(Bloomberg) — Fred Olsen Energy ASA, a Norwegian offshore drilling company, dropped to a three-week low in Oslo as higher-than-expected cost increases in the fourth-quarter – curbed the company’s earnings prospects.
Shares in the company, based in the Norwegian capital, fell as much as 2.7 percent to 253.5 kroner, the lowest intraday level since Jan. 14, and were down 2.2 percent as of 12:45 p.m. More than 188,000 shares have traded so far today, more than 55 percent more than the three-month average daily volume.
“It looks like we have to increase 2013 operating expenses if the deviation in the fourth quarter was not a one-off,” Pareto Securities AS said in an e-mailed note to clients.
The broker’s estimate for operating expenses this year may be increased by as much as 200 million kroner ($36.4 million), which would cut its earnings per share projection by between 5 percent and 10 percent, said Pareto, which has buy rating and 300 kroner price target on the stock.
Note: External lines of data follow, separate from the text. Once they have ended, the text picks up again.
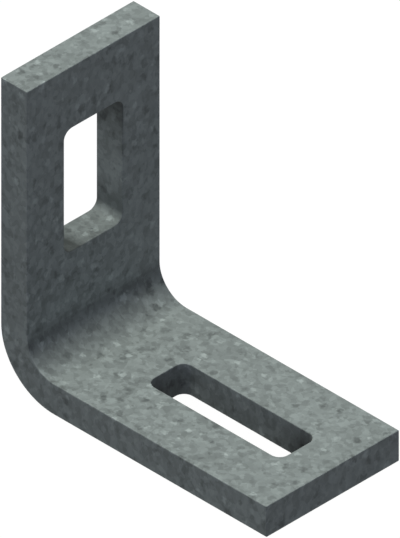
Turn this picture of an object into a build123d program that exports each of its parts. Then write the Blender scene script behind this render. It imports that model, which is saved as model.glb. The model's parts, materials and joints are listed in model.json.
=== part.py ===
from build123d import *
import os

# Strut angle fitting: one flat steel bar folded once to a right angle, with a
# slot through each leg. All sizes are in millimetres.
#
# The frame has +Z up and its origin in the middle of the part's footprint. The
# floor leg runs along +X from the heel to the toe, the upright stands at the
# heel, and the bar's width lies along Y.

# The bar. Both legs are measured over the outside of the fold.
FLOOR_LEG_LENGTH = 100.0
UPRIGHT_HEIGHT = 100.0
BAR_WIDTH = 50.0
BAR_THICKNESS = 10.0
INNER_BEND_RADIUS = 10.0

# The floor leg's slot takes a 12 mm bolt. Its centre is measured from the
# upright's outer face, and its length runs towards the toe.
FLOOR_SLOT_WIDTH = 14.0
FLOOR_SLOT_LENGTH = 50.0
FLOOR_SLOT_CENTRE = 62.0

# The upright's slot takes a 20 mm bolt. Its centre is measured from the
# underside, and its length runs upwards.
UPRIGHT_SLOT_WIDTH = 22.0
UPRIGHT_SLOT_LENGTH = 40.0
UPRIGHT_SLOT_CENTRE = 60.0

# Both slots are punched with the same corner radius.
SLOT_CORNER_RADIUS = 3.0

# Every sheared or punched edge is broken with this small round.
EDGE_BREAK = 0.3

# How far a slot's punch passes each face of the bar.
PUNCH_OVERRUN = 2.0

# The largest corner radius that a slot can take, as a share of its width.
FULL_ROUND_SHARE = 0.49

# The outside of the fold follows the inside at the bar's thickness.
OUTER_BEND_RADIUS = INNER_BEND_RADIUS + BAR_THICKNESS

# Places along X of the bar's faces.
HEEL_X = -FLOOR_LEG_LENGTH / 2
TOE_X = HEEL_X + FLOOR_LEG_LENGTH
UPRIGHT_INNER_X = HEEL_X + BAR_THICKNESS


def rounded_corner(section, corner, radius):
    """The section with its vertex at corner rounded to radius."""
    return fillet(section.vertices().sort_by_distance(corner)[0], radius)


def bend_section():
    """The bar's side view in the X-Z plane: an L that is rounded in and out at the fold."""
    outer_heel = (HEEL_X, 0)
    inner_heel = (UPRIGHT_INNER_X, BAR_THICKNESS)
    outline = Polyline(
        outer_heel,
        (TOE_X, 0),
        (TOE_X, BAR_THICKNESS),
        inner_heel,
        (UPRIGHT_INNER_X, UPRIGHT_HEIGHT),
        (HEEL_X, UPRIGHT_HEIGHT),
        close=True,
    )
    section = make_face(outline)
    section = rounded_corner(section, inner_heel, INNER_BEND_RADIUS)
    section = rounded_corner(section, outer_heel, OUTER_BEND_RADIUS)
    return Plane.XZ * section


def slot_punch(leg_middle, length, width):
    """A punch with rounded corners that passes through one leg.

    leg_middle is a plane halfway through the leg's thickness, centred on the
    slot, with its x direction along the slot's length.
    """
    corner = min(SLOT_CORNER_RADIUS, FULL_ROUND_SHARE * min(length, width))
    face = leg_middle * RectangleRounded(length, width, corner)
    return extrude(face, BAR_THICKNESS / 2 + PUNCH_OVERRUN, both=True)


def sharp_edges(solid):
    """Every edge but the straight seams where a rounded face runs into a flat one."""
    rounded_faces = solid.faces().filter_by(GeomType.CYLINDER)
    seams = rounded_faces.edges().filter_by(GeomType.LINE)
    return solid.edges().filter_by(lambda edge: edge not in seams)


def angle_bracket():
    """The folded bar with both slots punched and all its edges broken."""
    floor_leg_middle = Plane(
        origin=(HEEL_X + FLOOR_SLOT_CENTRE, 0, BAR_THICKNESS / 2),
        x_dir=(1, 0, 0),
        z_dir=(0, 0, 1),
    )
    upright_middle = Plane(
        origin=(HEEL_X + BAR_THICKNESS / 2, 0, UPRIGHT_SLOT_CENTRE),
        x_dir=(0, 0, 1),
        z_dir=(1, 0, 0),
    )
    bar = extrude(bend_section(), BAR_WIDTH / 2, both=True)
    bar -= slot_punch(floor_leg_middle, FLOOR_SLOT_LENGTH, FLOOR_SLOT_WIDTH)
    bar -= slot_punch(upright_middle, UPRIGHT_SLOT_LENGTH, UPRIGHT_SLOT_WIDTH)
    return fillet(sharp_edges(bar), EDGE_BREAK)


os.makedirs("parts", exist_ok=True)
export_step(angle_bracket(), "parts/angle_bracket.step")
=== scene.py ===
"""The looks of a strut angle fitting: one thick galvanised bar, folded once, on a pale floor.

Every length is in metres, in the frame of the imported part: +X from the heel to the toe, +Y across
the bar and +Z up. The bar is worked out flat, as (along, across, through), and then folded.
"""

import json
import logging
import math
from dataclasses import dataclass, field
from enum import Enum

import bmesh
import bpy
import numpy as np
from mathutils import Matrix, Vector

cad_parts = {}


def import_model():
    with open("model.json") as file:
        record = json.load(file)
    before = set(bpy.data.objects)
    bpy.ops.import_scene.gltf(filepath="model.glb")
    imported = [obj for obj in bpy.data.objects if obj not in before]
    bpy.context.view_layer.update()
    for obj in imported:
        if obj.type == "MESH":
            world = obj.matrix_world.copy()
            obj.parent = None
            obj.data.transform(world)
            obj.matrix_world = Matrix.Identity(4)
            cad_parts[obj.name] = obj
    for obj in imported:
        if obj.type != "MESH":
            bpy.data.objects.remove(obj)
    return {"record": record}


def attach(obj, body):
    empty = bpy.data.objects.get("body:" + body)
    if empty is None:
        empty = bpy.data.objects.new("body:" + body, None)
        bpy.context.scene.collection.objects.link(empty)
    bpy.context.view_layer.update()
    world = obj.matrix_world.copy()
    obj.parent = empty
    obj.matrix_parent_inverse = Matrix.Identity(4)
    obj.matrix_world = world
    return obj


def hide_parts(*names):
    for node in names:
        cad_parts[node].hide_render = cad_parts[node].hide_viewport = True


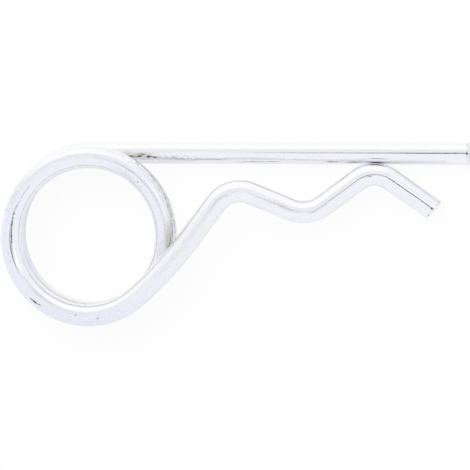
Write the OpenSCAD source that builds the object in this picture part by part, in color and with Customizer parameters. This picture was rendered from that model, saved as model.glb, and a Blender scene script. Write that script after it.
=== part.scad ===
// R clip with a double coil, bent from one length of round spring wire.
// It lies flat: +X runs out along the straight leg to its free end, +Y points away from
// the wave leg, +Z is up through the coil, and z = 0 is the surface it lies on. The
// middle of the first turn of the coil is at x = 0, y = 0.

/* [Wire] */
// Diameter of the spring wire
wire_d = 4; // [3.5:0.1:4.2]
// Break round the cut edge at the free end of the straight leg
leg_break = 0.3; // [0.1:0.05:0.5]
// Edge rolled over by the shear at the tip of the wave leg
tip_break = 0.45; // [0.2:0.05:0.6]
// Slant of the sheared face at the tip, in degrees
tip_slant = 10; // [0:1:14]

/* [Coil] */
// Radius of the first turn, to the middle of the wire
turn1_r = 14.45; // [14:0.05:15]
// Radius while the wire crosses from the first turn up to the second
cross_r = 13.95; // [13.5:0.05:14.5]
// Radius of the second turn, to the middle of the wire
turn2_r = 14.2; // [13.8:0.05:14.8]
// Turns wound between the straight leg and the wave leg
coil_turns = 1.61; // [1.6:0.005:1.63]
// Air between one turn and the next, measured along the coil
turn_gap = 0.2; // [0.15:0.05:0.5]

/* [Straight leg] */
// From the middle of the coil to the free end
leg_len = 68; // [60:0.5:75]

/* [Wave leg] */
// Length over which the wire eases out of the coil, each side of the corner
ease_len = 7.5; // [6.5:0.1:8.5]
// From the middle of the coil to the first crest
crest_x = 27.6; // [26.5:0.1:28.5]
// Clear gap between the straight leg and the first crest
crest_gap = 3; // [2.4:0.1:3.6]
// Bend radius of the first crest, to the middle of the wire
crest_r = 5.4; // [4.5:0.05:6]
// From the middle of the coil to the pin seat
seat_x = 38.7; // [37.5:0.1:40]
// Clear gap between the straight leg and the pin seat
seat_gap = 6.55; // [6:0.05:7.2]
// Bend radius of the pin seat, to the middle of the wire
seat_r = 6.15; // [5.4:0.05:6.6]
// From the middle of the coil to the nip, where the second crest meets the straight leg
nip_x = 51.3; // [50.5:0.1:53]
// Gap left between the wires at the nip
nip_gap = 0.06; // [0.04:0.02:0.3]
// Bend radius at the nip, to the middle of the wire
nip_r = 4.95; // [4.2:0.05:5.5]
// Slope of the lead-in at the tip, in degrees
lead_a = 34.2; // [30:0.2:38]
// Length of the straight lead-in
lead_len = 9.5; // [8:0.25:12]

/* [Hidden] */
// Half the wire, and how much thinner every second stretch of it is so that the
// stretches run into each other and join cleanly
wire_r = wire_d / 2;
thin = 0.01;
lap = 0.15;
// Height of the tip's middle above that of the straight leg
tip_lift = 0.1;
// Radius of the small upward set where the straight leg runs into the coil
set_r = 30;
// The coil is laid out as short bends: so many in all, so many of them at the first
// turn's radius, and so many at the radius of the crossing
coil_bends = 12;
turn1_bends = 5;
cross_bends = 2;
$fn = 32;

// ---- frames: a 4 x 4 matrix whose x axis runs along the wire and whose y axis
// ---- points to the middle of the next bend
function moved(x, y = 0, z = 0) = [[1, 0, 0, x], [0, 1, 0, y], [0, 0, 1, z], [0, 0, 0, 1]];
function rolled(a) = [[1, 0, 0, 0], [0, cos(a), -sin(a), 0], [0, sin(a), cos(a), 0],
                      [0, 0, 0, 1]];
function turned(a) = [[cos(a), -sin(a), 0, 0], [sin(a), cos(a), 0, 0], [0, 0, 1, 0],
                      [0, 0, 0, 1]];
function bent(r, a) = moved(0, r) * turned(a) * moved(0, -r);
function from_axes(t, n, b, p) = [[t.x, n.x, b.x, p.x], [t.y, n.y, b.y, p.y],
                                  [t.z, n.z, b.z, p.z], [0, 0, 0, 1]];
function along(m) = [m[0][0], m[1][0], m[2][0]];
function place(m) = [m[0][3], m[1][3], m[2][3]];
function unit(v) = v / norm(v);

// ---- coil: a close-wound rise of one wire and a gap per turn, leaned over so that
// ---- the far side of its first turn lies on the same surface as the straight leg
rise = (wire_d + turn_gap) / 360 * 180 / PI;
// ---- (it touches down where the angle wound, in radians, is the tangent of its half)
function touchdown(a = 180, tries = 20) = tries == 0 ? a : touchdown(2 * atan(a * PI / 180), tries - 1);
bend_a = 360 * coil_turns / coil_bends;
set_a = atan(rise / turn1_r);
set_len = set_r * tan(set_a / 2);
lean = atan(rise / (turn1_r * sin(touchdown())));
function bend_r(i) = i < turn1_bends ? turn1_r : i < turn1_bends + cross_bends ? cross_r : turn2_r;
function twist(r) = rise * r / (r * r + rise * rise) * bend_a;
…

Fred Olsen Energy posted fourth-quarter net income of 288.5 million kroner, down from 530.3 million kroner a year earlier, it said in a statement today. That missed the 423.5 million- krone average estimate of 10 analyst estimates compiled by Bloomberg. Sales declined 3 percent to 1.63 billion kroner as operating costs jumped 11 percent.
The driller will pay a dividend of 10 kroner for 2013 as well as an extraordinary dividend of the same amount, it said.
Fred Olsen Energy owns and operates two deepwater drilling rigs, six semi-submersible vessels and one accommodation unit. It also has two rigs under construction, an ultra deepwater drillship due for delivery in the third quarter of 2013, and an ultra deepwater semi-submersible unit scheduled for delivery in the first quarter of 2015.
Shares in Fred Olsen Energy have gained 10 percent during the last 12 months, giving the company a market value of 17 billion kroner.